Typically, ParsePolicy::Strict is the slowest but provides the cleanest result. ParsePolicy::Moderate can also yield a good result, while the others may be less accurate.
In some cases, using certain policies (e.g., ParsePolicy::Strict) may result in a ReadabilityError::GrabFailed error, whereas Readability::parse might succeed.

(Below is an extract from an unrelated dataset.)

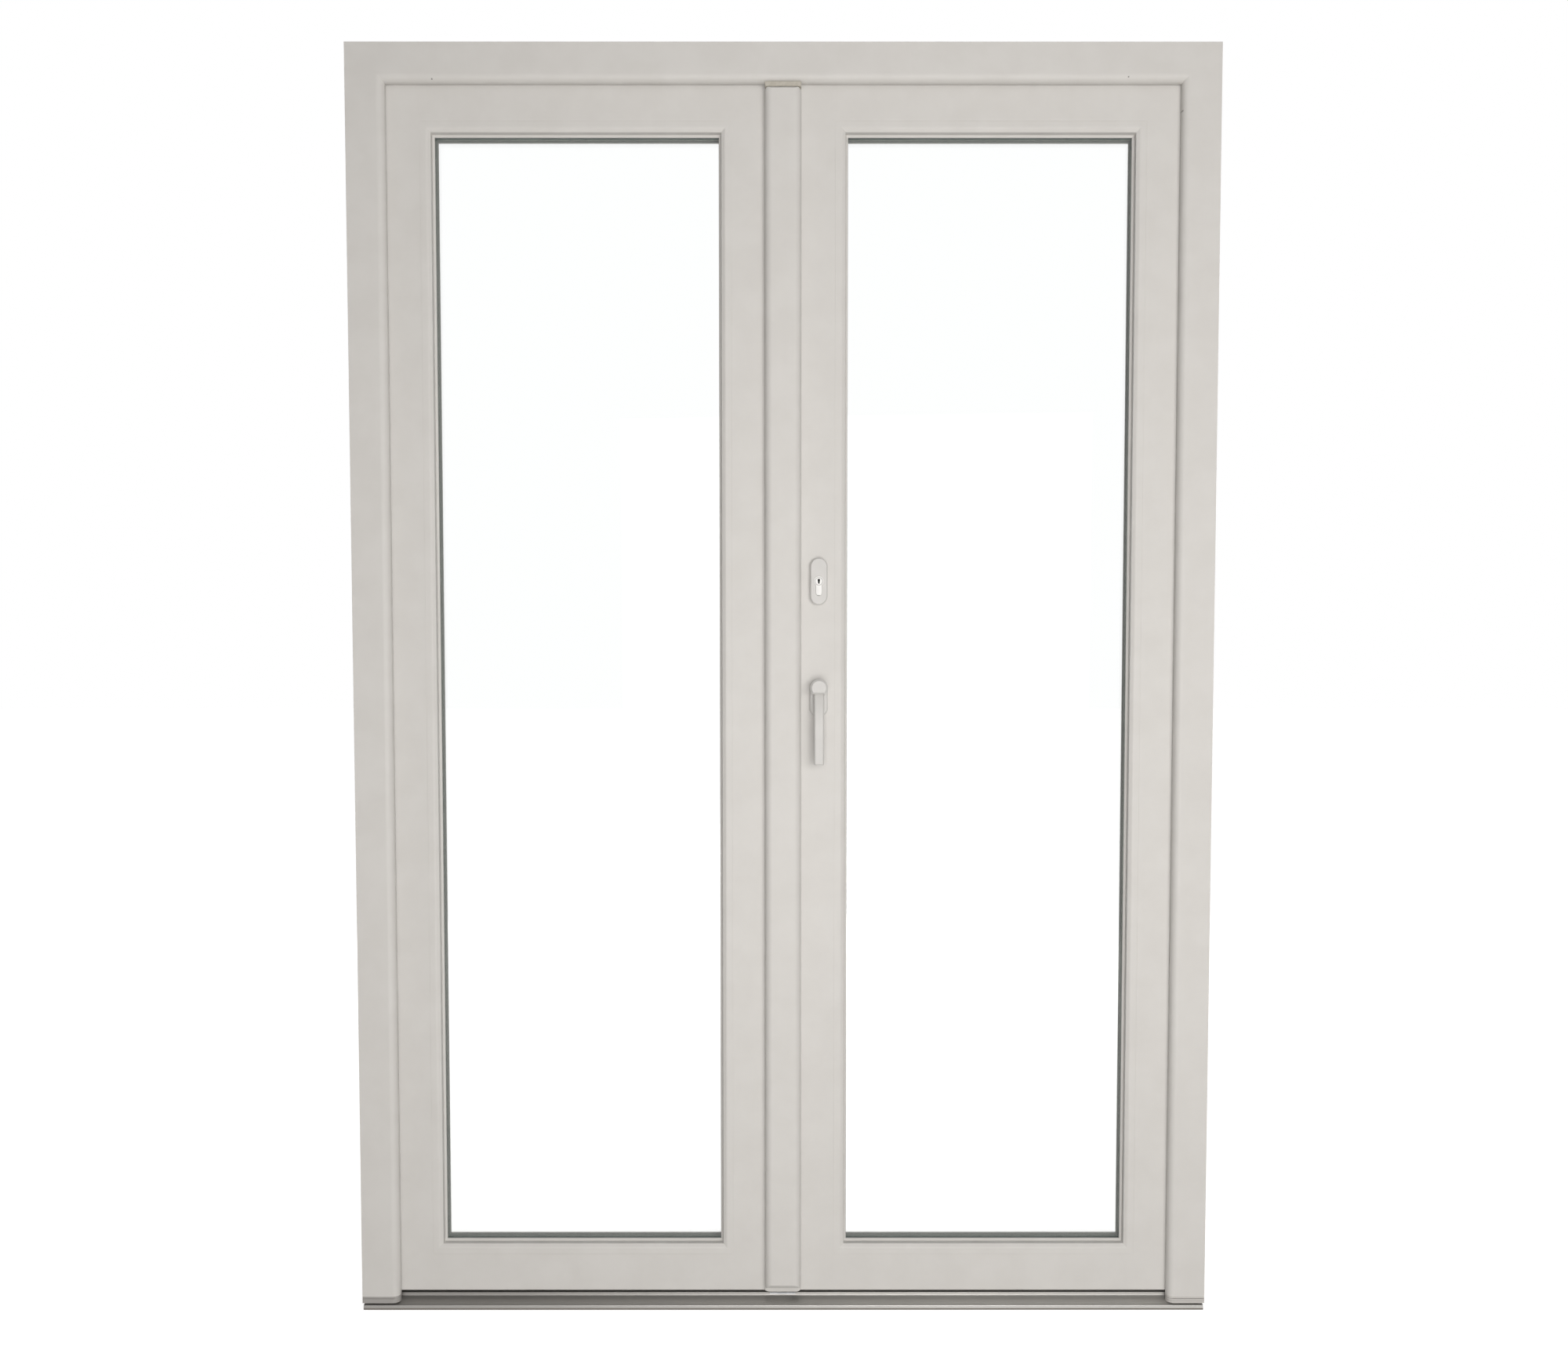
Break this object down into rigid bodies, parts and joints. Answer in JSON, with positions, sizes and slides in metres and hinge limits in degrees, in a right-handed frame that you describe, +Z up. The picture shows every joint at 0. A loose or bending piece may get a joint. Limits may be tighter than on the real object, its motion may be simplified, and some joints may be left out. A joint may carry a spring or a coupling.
{
  "type": "french doors",
  "caption": "Outward-opening glazed double doors in a white plastic frame, with a meeting cover, a lever handle, a lock cylinder, outside hinges and a low metal threshold.",
  "frame": {"origin": "centre of the threshold's underside, halfway through the frame's depth", "axes": "+X to the right as seen from the room, +Y from the room to the outside, +Z up"},
  "size_m": [1.48, 0.1219, 2.18],
  "materials": {
    "beige_foam": "open foam",
    "brush_seal": "dark pile",
    "clear_glass": "clear",
    "dark_spacer": "dark grey",
    "galvanised_steel": "zinc plated",
    "grey_cap": "light grey",
    "grey_seal": "soft grey",
    "light_grey_seal": "soft light grey",
    "packer_plastic": "plain",
    "polished_metal": "satin nickel",
    "threshold_aluminium": "satin",
    "white_cap": "white",
    "white_coated_metal": "white powder coat",
    "white_plastic": "white satin"
  },
  "bodies": {
    "frame": {"outer_frame": "white_plastic", "frame_steels": "galvanised_steel", "frame_gasket": "grey_seal", "threshold": "threshold_aluminium", "threshold_seal": "brush_seal", "head_seal_pad": "beige_foam", "top_bolt_keep": "galvanised_steel", "bottom_bolt_keep": "galvanised_steel", "left_foot_connector": "grey_cap", "right_foot_connector": "grey_cap", "left_hinge_frame_wings": "white_coated_metal", "right_hinge_frame_wings": "white_coated_metal", "left_hinge_pins": "galvanised_steel", "right_hinge_pins": "galvanised_steel"},
    "passive_leaf": {"left_sash": "white_plastic", "left_sash_steels": "galvanised_steel", "left_sash_gasket": "grey_seal", "left_glass_seals": "light_grey_seal", "left_inner_pane": "clear_glass", "left_outer_pane": "clear_glass", "left_spacer": "dark_spacer", "left_glazing_blocks": "packer_plastic", "left_hinge_leaf_wings": "white_coated_metal", "left_leaf_left_bead": "white_plastic", "left_leaf_right_bead": "white_plastic", "left_leaf_top_bead": "white_plastic", "left_leaf_bottom_bead": "white_plastic", "meeting_cover": "white_plastic", "meeting_cover_top_cap": "white_cap", "meeting_cover_bottom_cap": "white_cap", "meeting_cover_gasket": "grey_seal", "cam_keeps": "galvanised_steel"},
    "active_leaf": {"right_sash": "white_plastic", "right_sash_steels": "galvanised_steel", "right_sash_gasket": "grey_seal", "right_glass_seals": "light_grey_seal", "right_inner_pane": "clear_glass", "right_outer_pane": "clear_glass", "right_spacer": "dark_spacer", "right_glazing_blocks": "packer_plastic", "right_hinge_leaf_wings": "white_coated_metal", "right_leaf_left_bead": "white_plastic", "right_leaf_right_bead": "white_plastic", "right_leaf_top_bead": "white_plastic", "right_leaf_bottom_bead": "white_plastic", "handle_rosette": "white_coated_metal", "inner_escutcheon": "white_coated_metal", "outer_escutcheon": "white_coated_metal", "cylinder_body": "polished_metal", "lock_case": "galvanised_steel", "lock_faceplate": "galvanised_steel"},
    "handle": {"handle_lever": "white_coated_metal", "handle_spindle": "galvanised_steel"},
    "drive": {"drive_rod": "galvanised_steel", "locking_cams": "galvanised_steel"},
    "key_plug": {"cylinder_plug": "polished_metal", "cylinder_cam": "galvanised_steel"},
    "top_bolt": {"top_shoot_bolt": "galvanised_steel"},
    "bottom_bolt": {"bottom_shoot_bolt": "galvanised_steel"}
  },
  "joints": [
    {"name": "active_leaf_hinge", "type": "hinge", "parent": "frame", "child": "active_leaf", "pos_m": [0.717, 0.057, 1.08], "axis": [0, 0, 1], "range_deg": [-100, 0]},
    {"name": "passive_leaf_hinge", "type": "hinge", "parent": "frame", "child": "passive_leaf", "pos_m": [-0.717, 0.057, 1.08], "axis": [0, 0, 1], "range_deg": [0, 90]},
    {"name": "handle_turn", "type": "hinge", "parent": "active_leaf", "child": "handle", "pos_m": [0.061, -0.015, 1.0925], "axis": [0, -1, 0], "range_deg": [0, 90]},
    {"name": "drive_rod_slide", "type": "slide", "parent": "active_leaf", "child": "drive", "axis": [0, 0, 1], "range_m": [0, 0.018]},
    {"name": "key_turn", "type": "hinge", "parent": "active_leaf", "child": "key_plug", "pos_m": [0.061, 0.01, 1.276], "axis": [0, 1, 0], "continuous": true},
    {"name": "top_bolt_slide", "type": "slide", "parent": "passive_leaf", "child": "top_bolt", "axis": [0, 0, 1], "range_m": [0, 0.012]},
    {"name": "bottom_bolt_slide", "type": "slide", "parent": "passive_leaf", "child": "bottom_bolt", "axis": [0, 0, -1], "range_m": [0, 0.012]}
  ],
  "couplings": [
    {"joint": "passive_leaf_hinge", "follows": "active_leaf_hinge", "ratio": -0.9},
    {"joint": "drive_rod_slide", "follows": "handle_turn", "m_per_rad": 0.011458}
  ]
}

This happens because Readability::parse attempts parsing with different policies (essentially a set of grab flags) until it either succeeds or exhausts all options.
use std::error::Error;
use dom_smoothie::{ParsePolicy, Readability};
fn main() -> Result<(), Box<dyn Error>> {
let html = include_str!("../test-pages/readability/lazy-image-3/source.html");
let cases: [(ParsePolicy, bool); 4] = [
(ParsePolicy::Strict, false),
(ParsePolicy::Moderate, false),
(ParsePolicy::Clean, false),
(ParsePolicy::Raw, true),
];
for (policy, expected) in cases {
let mut r = Readability::new(html, None, None)?;
let article = r.parse_with_policy(policy);
assert_eq!(article.is_ok(), expected);
}
Ok(())
}
Crate Features
serde: Enables the serde::Serialize and serde::Deserialize traits for the Article, Metadata, and Config structures.
See Also
Changelog
Changelog
License
Licensed under MIT (LICENSE or http://opensource.org/licenses/MIT).
Contribution
Any contribution intentionally submitted for inclusion in this project will be licensed under the MIT license, without any additional terms or conditions.